Opinión

Loa de la siesta (José Becerra Gómez)

La palabra siesta procede, como tantas otras, del acervo lingüístico hispano que hunde sus raíces en las lenguas romances proveniente del latín vulgar o hablado por el pueblo. El termino aludía (perdonen la erudición del introito) al final de la hora sexta y comienzo de la séptima coincidente con el mediodía (meridies), intervalo diurno que los romanos pudientes para tumbarse, indolentes, en el triclinium, un cómodo lecho de tres piezas, para reposar la comida del mediodía y embargarse en un dulce sopor. Costumbre que hemos adoptado y que los entendidos en vida sana aconsejan por el renuevo de fuerzas que otorga siempre que no le concedamos un tiempo excesivo.

Una mecedora cómoda y un rincón fresco, a ser posible el más fresco de la casa, lo que es de agradecer en la desabrida canícula que en el interior de Málaga hace estragos en los cuerpos y los derrenga en extremo. Se suspende el tiempo, la tarde yace como zurita alicortada, se despueblan las calles y ni los perros vagabundos osan quebrar la quietud con el más leve o desangelado ladrido. Desde las tres hasta las seis un denso sopor envuelve, más bien aprisiona las techumbres de oscuras tejas de las que se desprende, o se lo imagina uno sumido en el letargo, el vaho del barro cocido al cual diera forma el alfarero laborioso. El sol resbala indolente por paredes que refulgen destempladas y esquinas y fachadas crean geométricas formas chinescas sobre los adoquines brillantes o el tosco empedrado que en esta hora reniega del paso de cualquier viandante inoportuno.

Escapa la gente de la sañuda tarde que asola, oprime y exaspera.

Fueron aquellas tardes aplastantes del verano de mi pueblo, allá por donde Ronda pierde su fisonomía de ciudad y se abre, ahíta de monumentalidad histórica, al campo y la dehesa abrazando en entorno rural que la engrandece cuando me acostumbraron, que quieras que no, a la siesta. “¿ Cómo quieres salir, niño, si no se es escucha un alma en la calle?”, advertía mi madre razonablemente. En el reloj de la iglesia, con la gravedad que impone la pesadumbre densa de la tarde, suenan tres campanadas, cada una de ellas como si golpeasen, aniquilándolo, cualquier intento de quebrar el silencio o interrumpir el sopor. Hecha la exhortación, mi madre, que ya terminó de fregar los platos de la comida del mediodía, abre el postigo de la ventana de la sala para que a través de la celosía pueda entrar cualquier brizna de aire fresco que por milagro se cuele y complete la sensación de acomodo que brinda la estancia en penumbras.

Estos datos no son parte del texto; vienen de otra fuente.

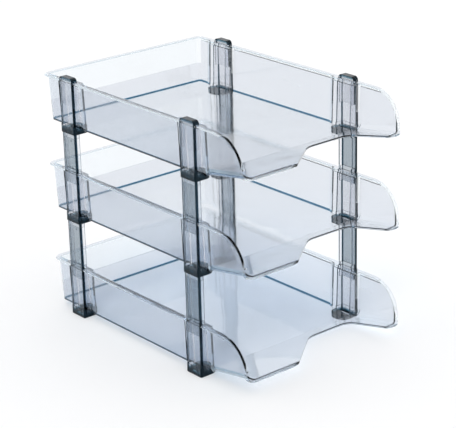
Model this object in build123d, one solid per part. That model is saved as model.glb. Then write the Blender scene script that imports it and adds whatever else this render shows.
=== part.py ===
from build123d import *
import os
from math import radians, tan

# Stack of three clear moulded letter trays on four corner posts.
# Millimetres, +Z up, front (open, curled lip) towards -Y, right hand towards +X.
# The origin is on the table, under the middle of the stack.

# ---- trays: one moulding, used three times --------------------------------------
TRAY_WIDTH = 264.0            # over the rim
TRAY_LENGTH = 398.0           # plan outline at rim height
TRAY_HEIGHT = 63.0            # underside of floor to rim
SHEET = 2.2                   # moulded wall
DRAFT = 2.0                   # degrees, all round
BACK_CORNER_RADIUS = 11.0     # of the rim's outer edge
FRONT_CORNER_RADIUS = 17.0
RIM_OUT = 5.0                 # edge flange beyond the wall
LIP_OUT = 2.8                 # ...and beyond the front of the lip
RIM_THICKNESS = 2.2
RIM_BEVEL = 1.2               # its upper outside edge
FLOOR_EDGE_RADIUS = 3.0       # outside edge of the flat floor
RAMP_EDGE_RADIUS = 12.0       # outside edge beside the ramp
RAMP_EDGE_RUN = 11.0          # length over which the edge opens from one to the other

# the flat floor ends at a crease; a ramp climbs from there to the front lip
CREASE_FROM_FRONT = 84.5      # from the front of the plan outline
RAMP_ANGLE = 9.8
LIP_HEIGHT = 16.0             # lowest point of the wing edge
WING_FOOT_FROM_FRONT = 6.9    # where the line of the wing edge meets lip height
WING_ANGLE = 71.0
WING_SHOULDER_RADIUS = 45.0
WING_FOOT_RADIUS = 5.0

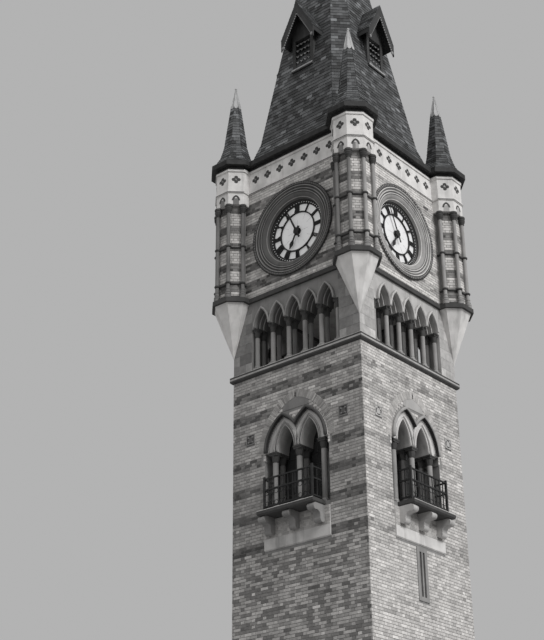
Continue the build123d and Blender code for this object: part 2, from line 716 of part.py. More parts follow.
# Cast dials: two rings and a rim joined by twelve bars, before a sheet of opal glass
hub_bore = HOUR_PIPE + ARBOR_GAP
with BuildPart() as dial_frame:
    with BuildSketch(Plane.XZ.offset(recess - DIAL_FRAME_THICK)):
        with Locations((0, DIAL_LEVEL)):
            Circle(SURROUND_INNER - DIAL_FIT)
            Circle(CHAPTER_OUTER, mode=Mode.SUBTRACT)
            Circle(CHAPTER_INNER + DIAL_RING / 2)
            Circle(CHAPTER_INNER - DIAL_RING / 2, mode=Mode.SUBTRACT)
            with PolarLocations((CHAPTER_INNER + CHAPTER_OUTER) / 2, 12):
                Rectangle(CHAPTER_OUTER - CHAPTER_INNER, DIAL_SPOKE)
            with PolarLocations(CHAPTER_INNER / 2, 4):
                Rectangle(CHAPTER_INNER, DIAL_SPOKE / 2)
            Circle(DIAL_HUB)
            Circle(hub_bore, mode=Mode.SUBTRACT)
    extrude(amount=DIAL_FRAME_THICK)
with BuildPart() as dial_frames:
    with PolarLocations(0, 4):
        add(dial_frame.part)
save(dial_frames, "dial_frames")

with BuildPart() as dial_panes:
    for plane in wall_planes(recess - DIAL_FRAME_THICK):
        with BuildSketch(plane):
            with Locations((0, DIAL_LEVEL)):
                Circle(DIAL_HOLE - DIAL_FIT)
                Circle(hub_bore, mode=Mode.SUBTRACT)
        extrude(amount=-DIAL_PANE_THICK)
save(dial_panes, "dial_panes")

# Hands: the hour hand on a pipe in the hub of the dial, the minute hand on an arbor in the pipe
hour_face = recess + HAND_GAP
minute_face = hour_face + HAND_THICK + HAND_GAP
pipe_back = recess - DIAL_FRAME_THICK - DIAL_PANE_THICK - ARBOR_TAIL
hour_angle = 360 * (HOURS + MINUTES / 60) / 12
minute_angle = 360 * MINUTES / 60


def hand_outline(reach, tail, hub, waist, belly, angle):
    """Blade that widens to `belly` near two thirds of its reach, with a counterpoise behind the hub."""
    with BuildSketch() as outline:
        with BuildLine():
            Polyline(
                (-waist, 0), (-waist, 0.5 * reach), (-belly, 0.66 * reach), (0, reach),
                (belly, 0.66 * reach), (waist, 0.5 * reach), (waist, 0),
                (1.8 * waist, -tail), (-1.8 * waist, -tail), close=True,
            )
        make_face()
        Circle(hub)
    return outline.sketch.rotate(Axis.Z, -angle)


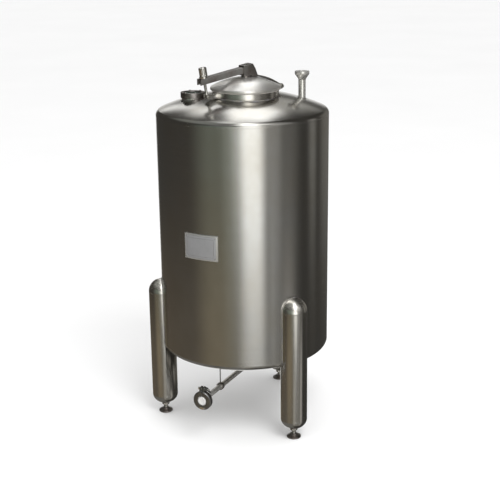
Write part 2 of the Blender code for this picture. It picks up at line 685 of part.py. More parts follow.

Ocupa ella una mecedora de asiento y respaldar perforado y se mece, indolente, unos pocos minutos. Luego, coge el blanco paño de crochet que le viene ocupando desde el inicio del verano y empieza su labor de malabarismo con el hilo y la aguja que a mí siempre me maravilla. Pero será por poco tiempo. Compruebo enseguida cómo sus dedos se detienen y los brazos le cuelgan, flácidos, recogidos sobre el halda. Mi padre, acomodado en la mecedora próxima, cierra los ojos y el periódico (el ABC, que llegaba puntualmente, a mi casa en los años 50, cuando no salían otros que le discutiese la primacía) que había sostenido, se derrumbaba sobre las losetas de la estancia. Indefectiblemente, ganado por el plácido entorno, sigo sus pasos y me adormezco ganado por la laxitud reinante que puede más que la encabritada actitud que cabría suponer con mis pocos años.

Compruebo en mis cada vez más esporádicas visitas al pueblo que la siesta sigue siendo sagrada, sobre todo en los meses de verano. Para mi desgracia, la casa que me proporcionaba aquellas tardes venturosas de reposo sumido en el silencio y el frescor de la penumbra perdió su antiguo encanto, el que le proporcionaba los gruesos muros resistentes a la inclemencia del exterior. Supongo que ha de ocurrir lo mismo en el resto de las recientes construcciones. Continúan las siestas en los largos veranos, las practico con asiduidad en mis regresos, aunque ya desaparecieron las mecedoras y sus ocupantes. Vacíos aposentos, sin la penumbra ya de las leves celosías.